## Information shown
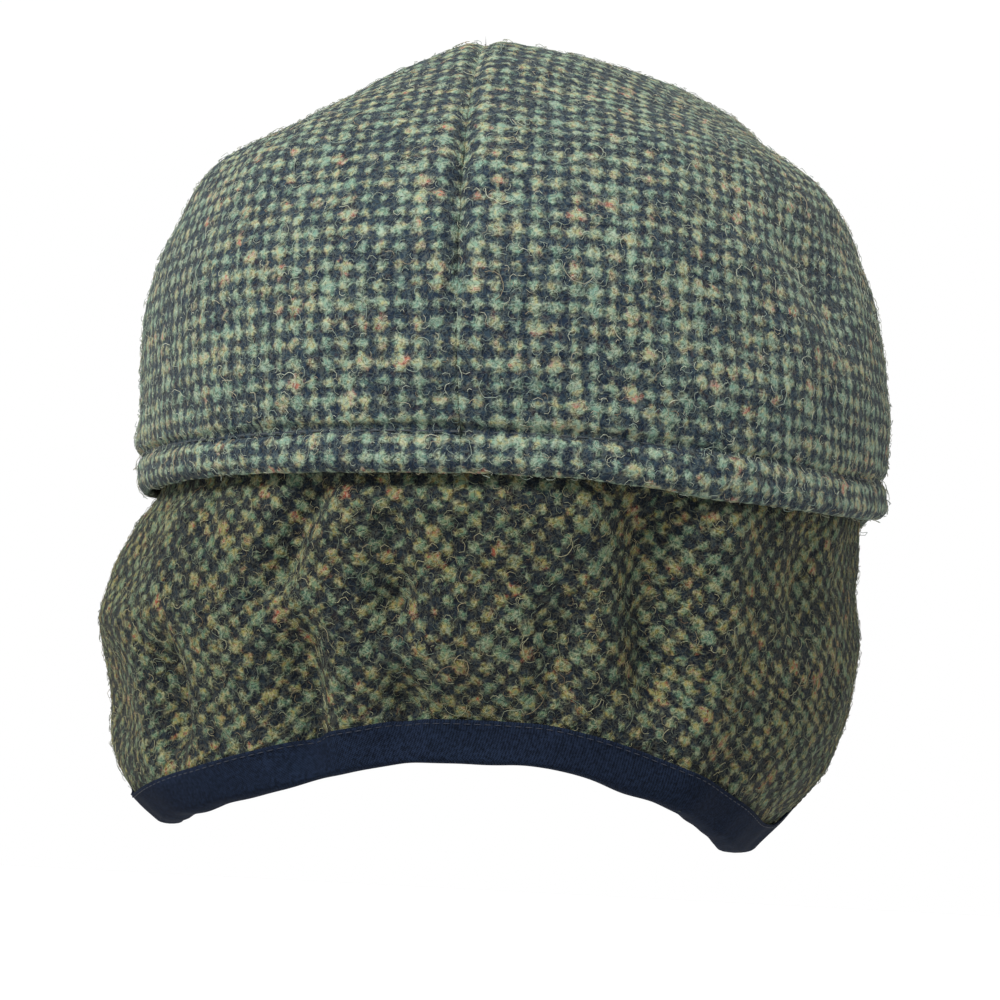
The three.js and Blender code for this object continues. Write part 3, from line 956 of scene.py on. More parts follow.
@dataclass
class CrownHalf:
    """One half of the crown, with its turned hem and the dip of the middle seam.

    Attributes:
        half: The side.
        name: Name of the piece.
        node: The plain solid that it stands for.
        seed: Picks the unevenness.
        step: Spacing of its points.
        wall: Thickness of the cloth above the hem.
        hem_wall: Thickness of the turned hem.
        lean: Sideways slump to the wearer's left, for each unit of height.
        seam_depth: Depth of the pressed seam.
        weave_relief: Height of the weave's spots, from middle to crest.
    """

    half: Half
    name: str
    node: str
    seed: int
    step: float = 1.0
    wall: float = 2.4
    hem_wall: float = 3.4
    lean: float = 0.045
    seam_depth: float = 1.2
    weave_relief: float = 0.15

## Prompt
Print the material once more, exactly.

## Correct result
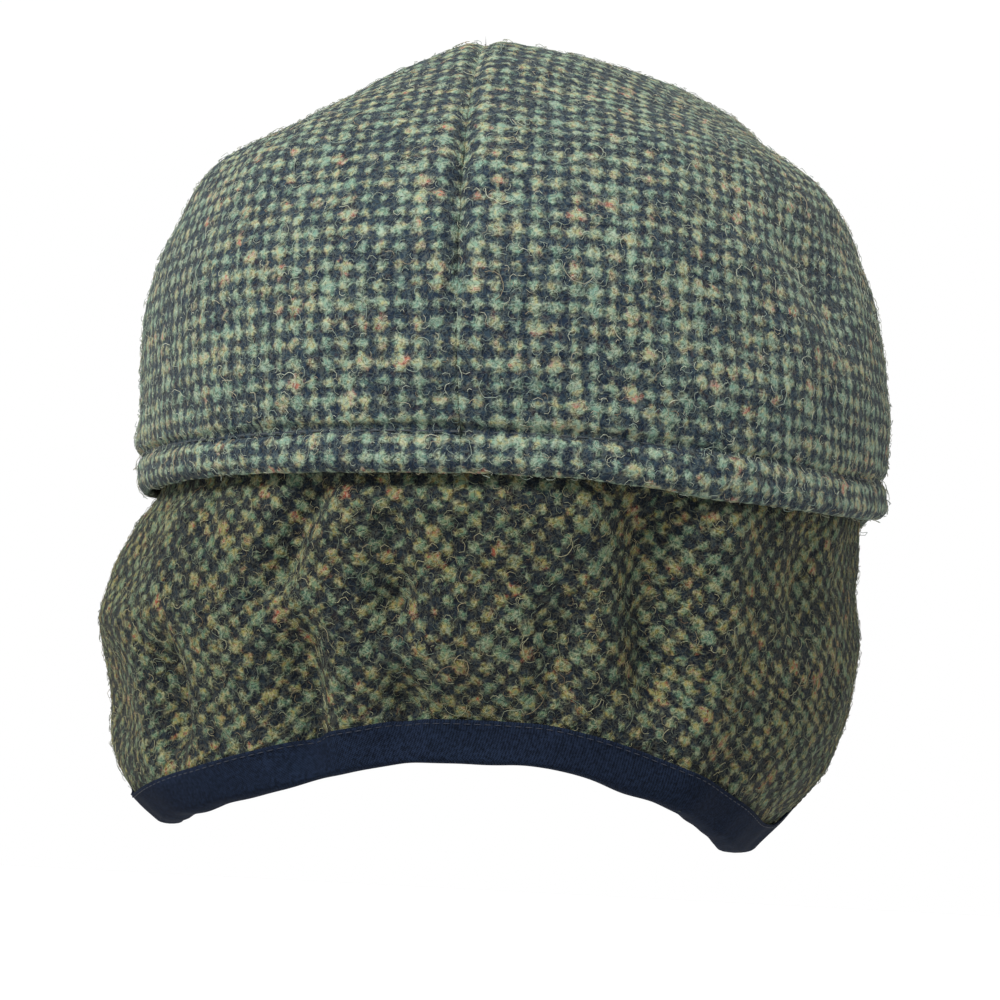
The three.js and Blender code for this object continues. Write part 3, from line 956 of scene.py on. More parts follow.
@dataclass
class CrownHalf:
    """One half of the crown, with its turned hem and the dip of the middle seam.

    Attributes:
        half: The side.
        name: Name of the piece.
        node: The plain solid that it stands for.
        seed: Picks the unevenness.
        step: Spacing of its points.
        wall: Thickness of the cloth above the hem.
        hem_wall: Thickness of the turned hem.
        lean: Sideways slump to the wearer's left, for each unit of height.
        seam_depth: Depth of the pressed seam.
        weave_relief: Height of the weave's spots, from middle to crest.
    """

    half: Half
    name: str
    node: str
    seed: int
    step: float = 1.0
    wall: float = 2.4
    hem_wall: float = 3.4
    lean: float = 0.045
    seam_depth: float = 1.2
    weave_relief: float = 0.15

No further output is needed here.